Write each line out exactly, leaving none out.

---------- Data segment ----------

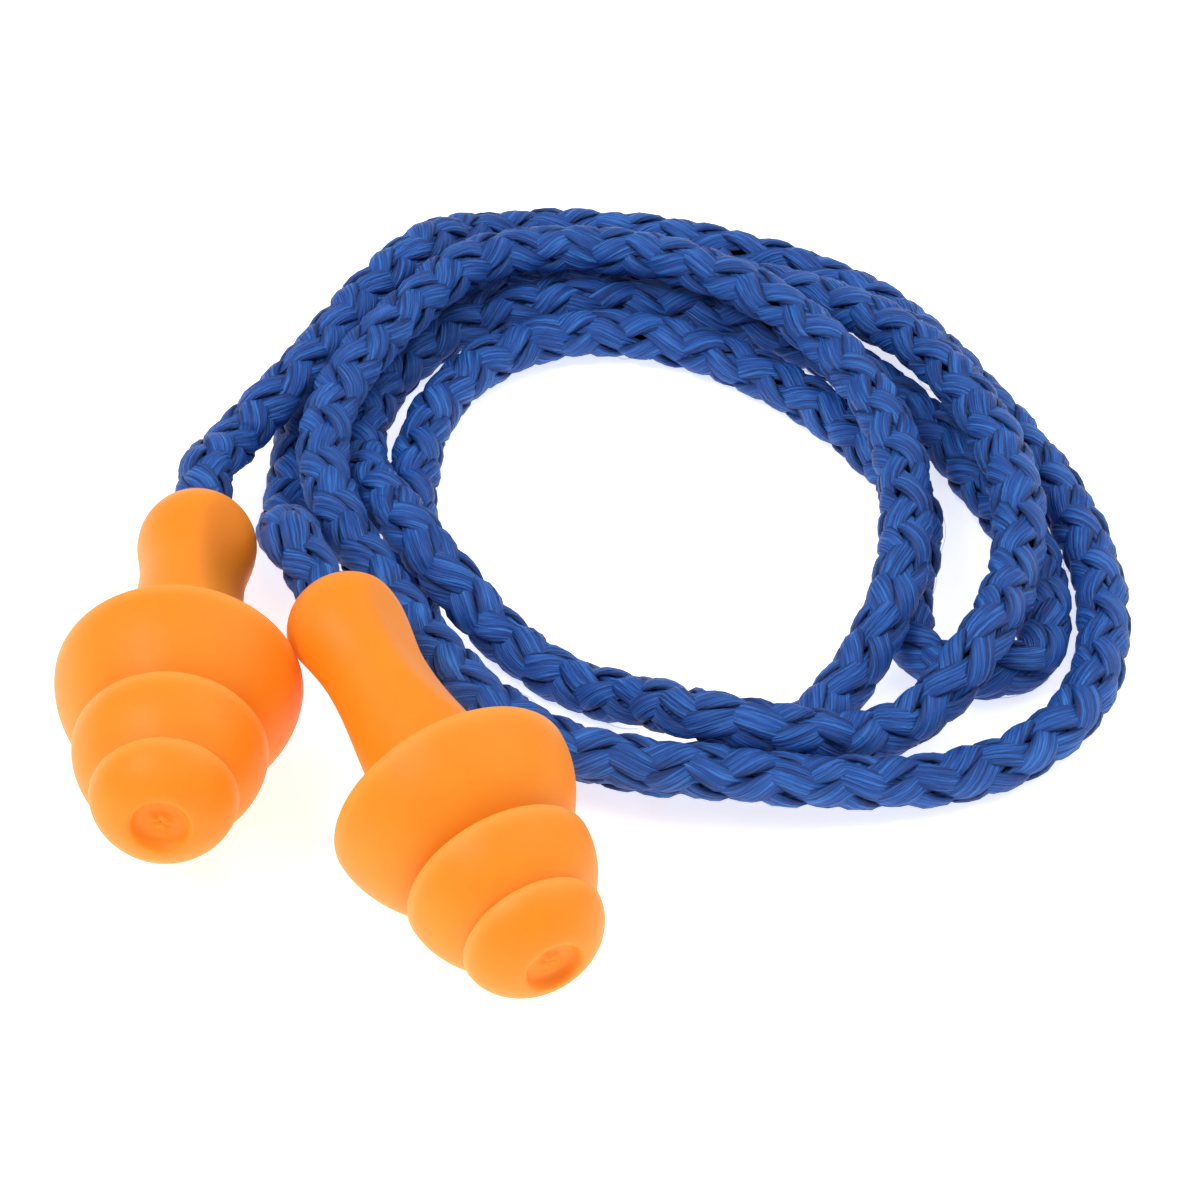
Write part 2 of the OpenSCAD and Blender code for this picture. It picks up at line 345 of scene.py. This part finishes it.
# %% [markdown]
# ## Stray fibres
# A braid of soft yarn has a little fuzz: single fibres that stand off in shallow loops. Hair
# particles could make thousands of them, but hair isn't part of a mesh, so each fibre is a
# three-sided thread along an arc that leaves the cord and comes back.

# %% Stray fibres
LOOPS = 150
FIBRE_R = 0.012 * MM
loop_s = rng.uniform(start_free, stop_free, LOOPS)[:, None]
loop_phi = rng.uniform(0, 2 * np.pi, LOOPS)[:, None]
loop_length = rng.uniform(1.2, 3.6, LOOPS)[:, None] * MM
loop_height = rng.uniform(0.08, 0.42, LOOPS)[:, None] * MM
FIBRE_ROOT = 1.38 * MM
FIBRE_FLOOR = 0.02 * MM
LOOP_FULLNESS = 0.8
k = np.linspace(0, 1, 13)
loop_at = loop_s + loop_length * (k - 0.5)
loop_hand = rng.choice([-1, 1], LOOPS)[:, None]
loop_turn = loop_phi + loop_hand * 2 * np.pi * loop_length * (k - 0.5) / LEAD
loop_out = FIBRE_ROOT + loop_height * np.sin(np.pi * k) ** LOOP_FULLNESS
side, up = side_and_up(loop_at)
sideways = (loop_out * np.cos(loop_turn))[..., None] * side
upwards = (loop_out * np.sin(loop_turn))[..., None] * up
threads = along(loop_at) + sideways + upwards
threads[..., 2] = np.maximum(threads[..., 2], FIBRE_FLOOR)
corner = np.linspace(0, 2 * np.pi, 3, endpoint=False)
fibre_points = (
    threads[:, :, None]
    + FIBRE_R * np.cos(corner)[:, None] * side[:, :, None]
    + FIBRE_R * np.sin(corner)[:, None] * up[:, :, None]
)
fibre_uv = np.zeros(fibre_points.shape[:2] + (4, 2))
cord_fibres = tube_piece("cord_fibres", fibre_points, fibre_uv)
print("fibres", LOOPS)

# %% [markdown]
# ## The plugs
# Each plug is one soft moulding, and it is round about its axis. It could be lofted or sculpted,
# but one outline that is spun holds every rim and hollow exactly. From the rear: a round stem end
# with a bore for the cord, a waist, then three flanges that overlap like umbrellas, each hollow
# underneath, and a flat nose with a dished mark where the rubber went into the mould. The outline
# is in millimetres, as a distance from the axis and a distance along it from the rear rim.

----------

Finished exercise
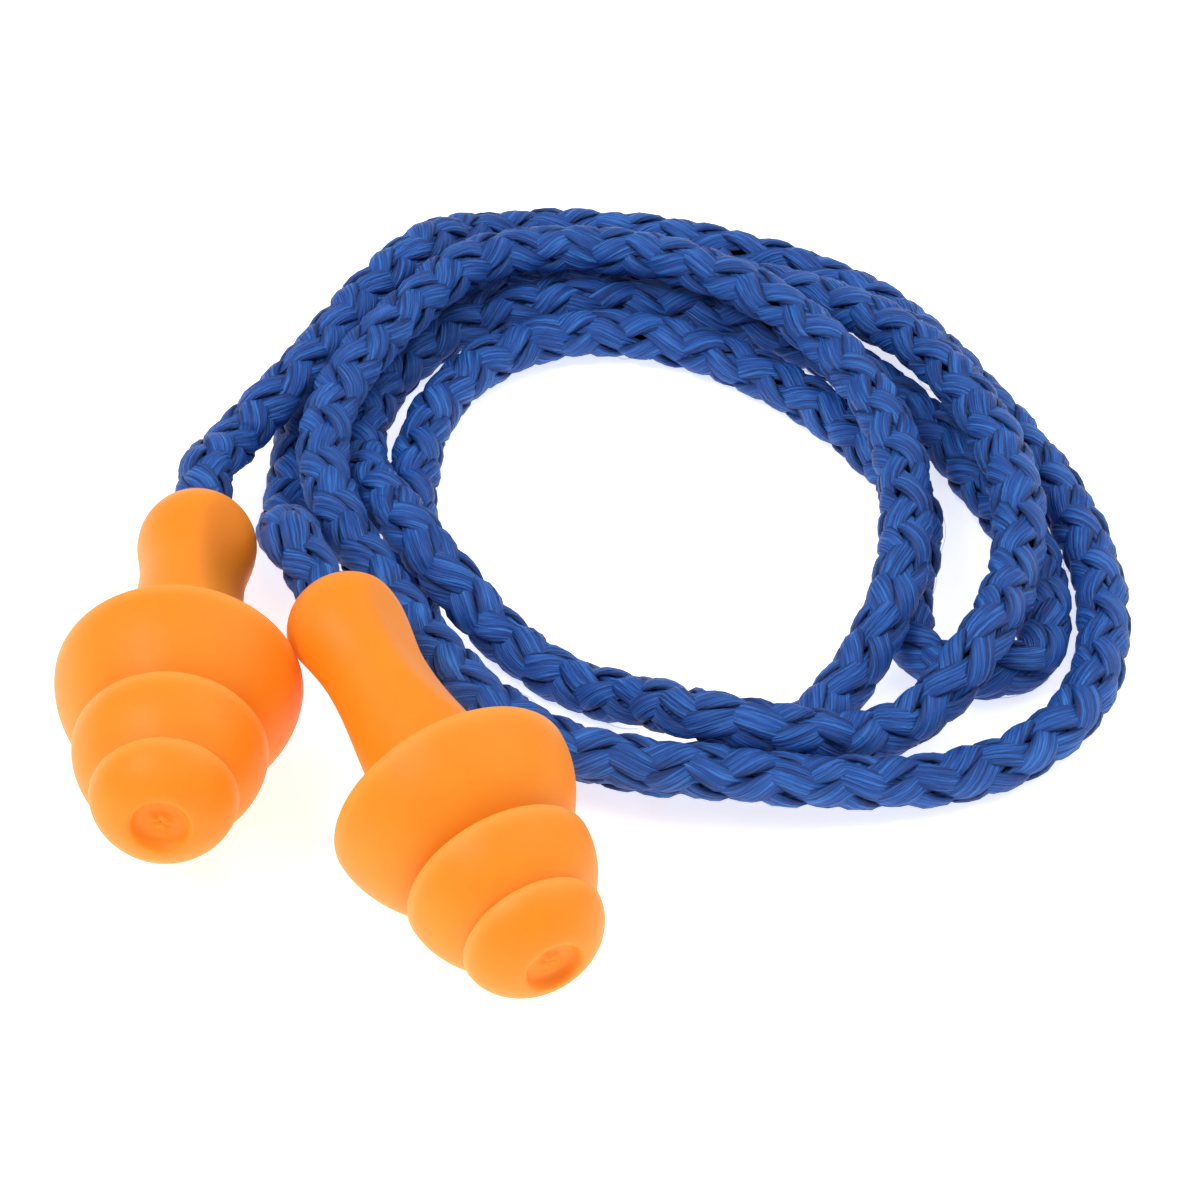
Write part 2 of the OpenSCAD and Blender code for this picture. It picks up at line 345 of scene.py. This part finishes it.
# %% [markdown]
# ## Stray fibres
# A braid of soft yarn has a little fuzz: single fibres that stand off in shallow loops. Hair
# particles could make thousands of them, but hair isn't part of a mesh, so each fibre is a
# three-sided thread along an arc that leaves the cord and comes back.

# %% Stray fibres
LOOPS = 150
FIBRE_R = 0.012 * MM
loop_s = rng.uniform(start_free, stop_free, LOOPS)[:, None]
loop_phi = rng.uniform(0, 2 * np.pi, LOOPS)[:, None]
loop_length = rng.uniform(1.2, 3.6, LOOPS)[:, None] * MM
loop_height = rng.uniform(0.08, 0.42, LOOPS)[:, None] * MM
FIBRE_ROOT = 1.38 * MM
FIBRE_FLOOR = 0.02 * MM
LOOP_FULLNESS = 0.8
k = np.linspace(0, 1, 13)
loop_at = loop_s + loop_length * (k - 0.5)
loop_hand = rng.choice([-1, 1], LOOPS)[:, None]
loop_turn = loop_phi + loop_hand * 2 * np.pi * loop_length * (k - 0.5) / LEAD
loop_out = FIBRE_ROOT + loop_height * np.sin(np.pi * k) ** LOOP_FULLNESS
side, up = side_and_up(loop_at)
sideways = (loop_out * np.cos(loop_turn))[..., None] * side
upwards = (loop_out * np.sin(loop_turn))[..., None] * up
threads = along(loop_at) + sideways + upwards
threads[..., 2] = np.maximum(threads[..., 2], FIBRE_FLOOR)
corner = np.linspace(0, 2 * np.pi, 3, endpoint=False)
fibre_points = (
    threads[:, :, None]
    + FIBRE_R * np.cos(corner)[:, None] * side[:, :, None]
    + FIBRE_R * np.sin(corner)[:, None] * up[:, :, None]
)
fibre_uv = np.zeros(fibre_points.shape[:2] + (4, 2))
cord_fibres = tube_piece("cord_fibres", fibre_points, fibre_uv)
print("fibres", LOOPS)

# %% [markdown]
# ## The plugs
# Each plug is one soft moulding, and it is round about its axis. It could be lofted or sculpted,
# but one outline that is spun holds every rim and hollow exactly. From the rear: a round stem end
# with a bore for the cord, a waist, then three flanges that overlap like umbrellas, each hollow
# underneath, and a flat nose with a dished mark where the rubber went into the mould. The outline
# is in millimetres, as a distance from the axis and a distance along it from the rear rim.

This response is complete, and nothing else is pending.